Begin with the line that contains "right_door_lever();" and end with the line that contains "zip(*points))), Vector(map(max, zip(*points)))": copy that span of lines exactly, and nothing outside it.

──────── DATA FOR THE TASK ────────

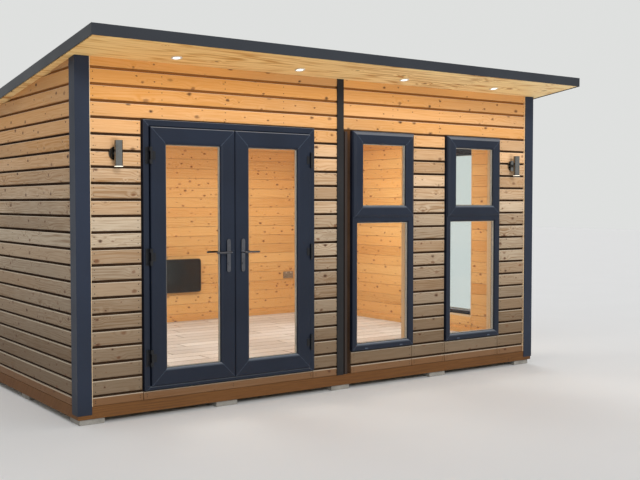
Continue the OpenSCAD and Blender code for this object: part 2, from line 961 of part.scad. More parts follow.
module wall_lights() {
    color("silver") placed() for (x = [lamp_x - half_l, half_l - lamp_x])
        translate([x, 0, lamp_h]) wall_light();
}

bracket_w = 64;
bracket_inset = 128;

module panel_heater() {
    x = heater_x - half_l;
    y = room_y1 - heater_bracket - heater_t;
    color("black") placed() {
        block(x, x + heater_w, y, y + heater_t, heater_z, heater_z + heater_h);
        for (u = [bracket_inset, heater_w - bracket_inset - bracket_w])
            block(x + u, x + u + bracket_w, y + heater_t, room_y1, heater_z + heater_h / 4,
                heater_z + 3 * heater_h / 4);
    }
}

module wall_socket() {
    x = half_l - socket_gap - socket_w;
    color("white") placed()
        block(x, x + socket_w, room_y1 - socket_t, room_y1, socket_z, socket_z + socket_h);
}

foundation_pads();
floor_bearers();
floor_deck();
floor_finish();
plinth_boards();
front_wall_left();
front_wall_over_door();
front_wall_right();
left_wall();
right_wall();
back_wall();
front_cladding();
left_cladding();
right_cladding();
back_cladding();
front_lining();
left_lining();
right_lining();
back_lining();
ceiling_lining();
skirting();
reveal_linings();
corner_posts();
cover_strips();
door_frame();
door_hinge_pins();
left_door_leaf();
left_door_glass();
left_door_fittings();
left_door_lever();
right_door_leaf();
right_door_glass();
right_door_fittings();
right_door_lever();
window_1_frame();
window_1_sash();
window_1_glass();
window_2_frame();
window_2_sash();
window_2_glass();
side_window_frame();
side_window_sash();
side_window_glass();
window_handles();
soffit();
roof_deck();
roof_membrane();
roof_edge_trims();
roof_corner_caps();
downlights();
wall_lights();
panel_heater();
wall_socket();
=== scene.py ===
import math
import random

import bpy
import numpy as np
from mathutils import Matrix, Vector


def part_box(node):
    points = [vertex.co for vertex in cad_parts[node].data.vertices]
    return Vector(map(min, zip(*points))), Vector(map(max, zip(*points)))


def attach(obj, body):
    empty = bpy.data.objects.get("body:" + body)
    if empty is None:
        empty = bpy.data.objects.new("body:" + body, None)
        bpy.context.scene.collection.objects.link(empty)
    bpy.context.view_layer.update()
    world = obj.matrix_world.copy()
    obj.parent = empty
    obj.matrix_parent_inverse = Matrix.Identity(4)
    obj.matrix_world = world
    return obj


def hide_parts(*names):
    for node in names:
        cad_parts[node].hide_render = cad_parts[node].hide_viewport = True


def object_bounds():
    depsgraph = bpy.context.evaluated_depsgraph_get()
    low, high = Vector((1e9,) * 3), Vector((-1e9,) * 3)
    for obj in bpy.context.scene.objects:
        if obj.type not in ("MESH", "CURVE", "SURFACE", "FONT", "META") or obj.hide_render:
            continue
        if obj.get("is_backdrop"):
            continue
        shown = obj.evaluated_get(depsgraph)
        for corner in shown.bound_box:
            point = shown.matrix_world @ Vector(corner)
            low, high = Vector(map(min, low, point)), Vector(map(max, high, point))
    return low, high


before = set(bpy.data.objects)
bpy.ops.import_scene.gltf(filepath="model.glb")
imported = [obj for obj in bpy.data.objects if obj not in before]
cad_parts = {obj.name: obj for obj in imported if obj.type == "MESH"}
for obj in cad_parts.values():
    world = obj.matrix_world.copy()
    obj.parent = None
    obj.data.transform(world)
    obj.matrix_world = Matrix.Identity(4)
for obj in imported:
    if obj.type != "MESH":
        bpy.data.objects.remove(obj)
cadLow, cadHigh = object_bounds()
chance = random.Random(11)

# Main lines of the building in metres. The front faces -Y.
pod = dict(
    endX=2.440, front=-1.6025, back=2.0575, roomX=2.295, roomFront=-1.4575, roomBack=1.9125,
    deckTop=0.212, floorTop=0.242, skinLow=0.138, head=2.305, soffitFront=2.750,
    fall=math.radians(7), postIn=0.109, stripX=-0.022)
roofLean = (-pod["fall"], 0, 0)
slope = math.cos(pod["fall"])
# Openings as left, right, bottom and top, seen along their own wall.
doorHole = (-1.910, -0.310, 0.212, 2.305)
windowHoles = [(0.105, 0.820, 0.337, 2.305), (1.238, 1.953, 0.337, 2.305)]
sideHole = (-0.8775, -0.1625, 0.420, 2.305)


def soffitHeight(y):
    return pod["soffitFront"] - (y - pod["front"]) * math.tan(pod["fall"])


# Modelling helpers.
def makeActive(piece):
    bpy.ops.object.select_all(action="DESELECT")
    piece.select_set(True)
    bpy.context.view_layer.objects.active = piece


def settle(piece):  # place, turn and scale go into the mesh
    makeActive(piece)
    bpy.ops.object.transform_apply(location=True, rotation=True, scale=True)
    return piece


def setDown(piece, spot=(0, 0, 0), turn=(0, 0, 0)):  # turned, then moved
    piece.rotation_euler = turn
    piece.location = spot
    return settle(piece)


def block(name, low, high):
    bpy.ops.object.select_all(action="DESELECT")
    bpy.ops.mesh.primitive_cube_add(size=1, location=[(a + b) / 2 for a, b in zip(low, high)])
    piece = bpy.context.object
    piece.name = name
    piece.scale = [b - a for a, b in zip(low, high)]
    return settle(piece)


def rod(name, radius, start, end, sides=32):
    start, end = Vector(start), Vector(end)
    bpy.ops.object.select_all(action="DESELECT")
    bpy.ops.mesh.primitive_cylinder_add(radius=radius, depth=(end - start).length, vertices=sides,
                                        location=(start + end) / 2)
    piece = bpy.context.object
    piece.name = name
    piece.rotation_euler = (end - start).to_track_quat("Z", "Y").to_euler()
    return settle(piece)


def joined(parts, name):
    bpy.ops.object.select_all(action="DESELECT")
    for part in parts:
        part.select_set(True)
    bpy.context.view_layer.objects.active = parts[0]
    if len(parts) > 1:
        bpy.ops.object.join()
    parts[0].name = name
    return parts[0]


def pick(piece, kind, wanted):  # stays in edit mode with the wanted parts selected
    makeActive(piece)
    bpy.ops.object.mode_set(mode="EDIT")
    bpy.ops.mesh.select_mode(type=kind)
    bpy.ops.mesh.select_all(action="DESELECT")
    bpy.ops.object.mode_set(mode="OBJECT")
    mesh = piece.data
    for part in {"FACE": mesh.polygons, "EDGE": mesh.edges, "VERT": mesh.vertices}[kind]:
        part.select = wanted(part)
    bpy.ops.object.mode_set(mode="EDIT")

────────
──────── DATA FOR THE TASK ────────

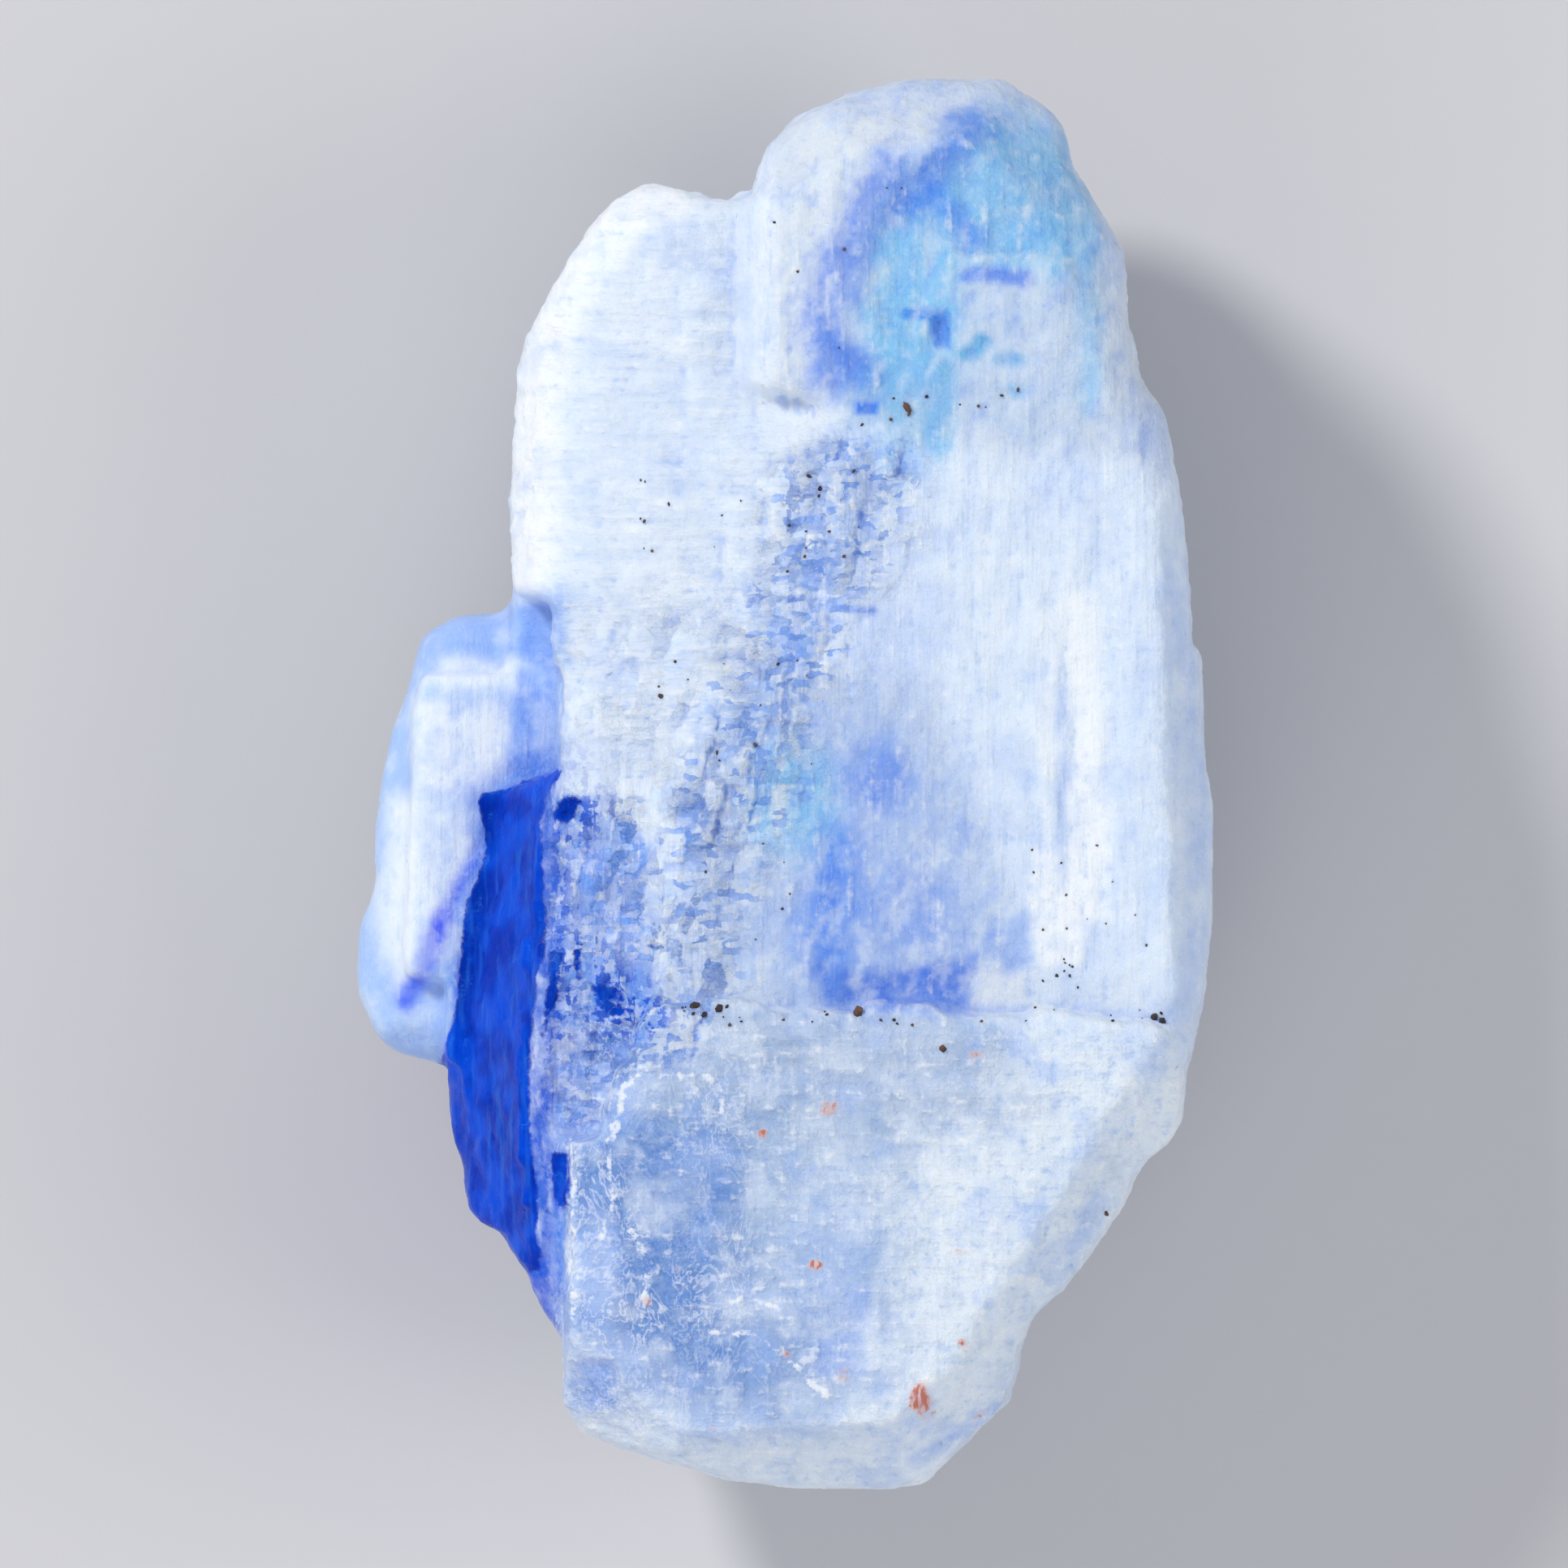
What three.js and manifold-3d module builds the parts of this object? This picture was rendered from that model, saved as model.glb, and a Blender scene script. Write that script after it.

────────
──────── DATA FOR THE TASK ────────

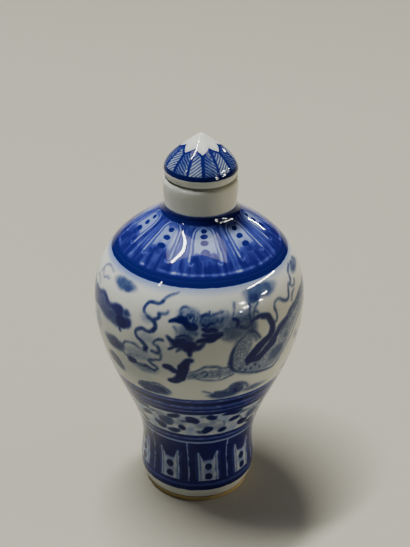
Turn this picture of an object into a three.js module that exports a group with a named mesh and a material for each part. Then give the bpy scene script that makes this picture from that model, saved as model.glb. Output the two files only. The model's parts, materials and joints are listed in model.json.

────────

**RESULT OF THIS EXERCISE:**
right_door_lever();
window_1_frame();
window_1_sash();
window_1_glass();
window_2_frame();
window_2_sash();
window_2_glass();
side_window_frame();
side_window_sash();
side_window_glass();
window_handles();
soffit();
roof_deck();
roof_membrane();
roof_edge_trims();
roof_corner_caps();
downlights();
wall_lights();
panel_heater();
wall_socket();
=== scene.py ===
import math
import random

import bpy
import numpy as np
from mathutils import Matrix, Vector


def part_box(node):
    points = [vertex.co for vertex in cad_parts[node].data.vertices]
    return Vector(map(min, zip(*points))), Vector(map(max, zip(*points)))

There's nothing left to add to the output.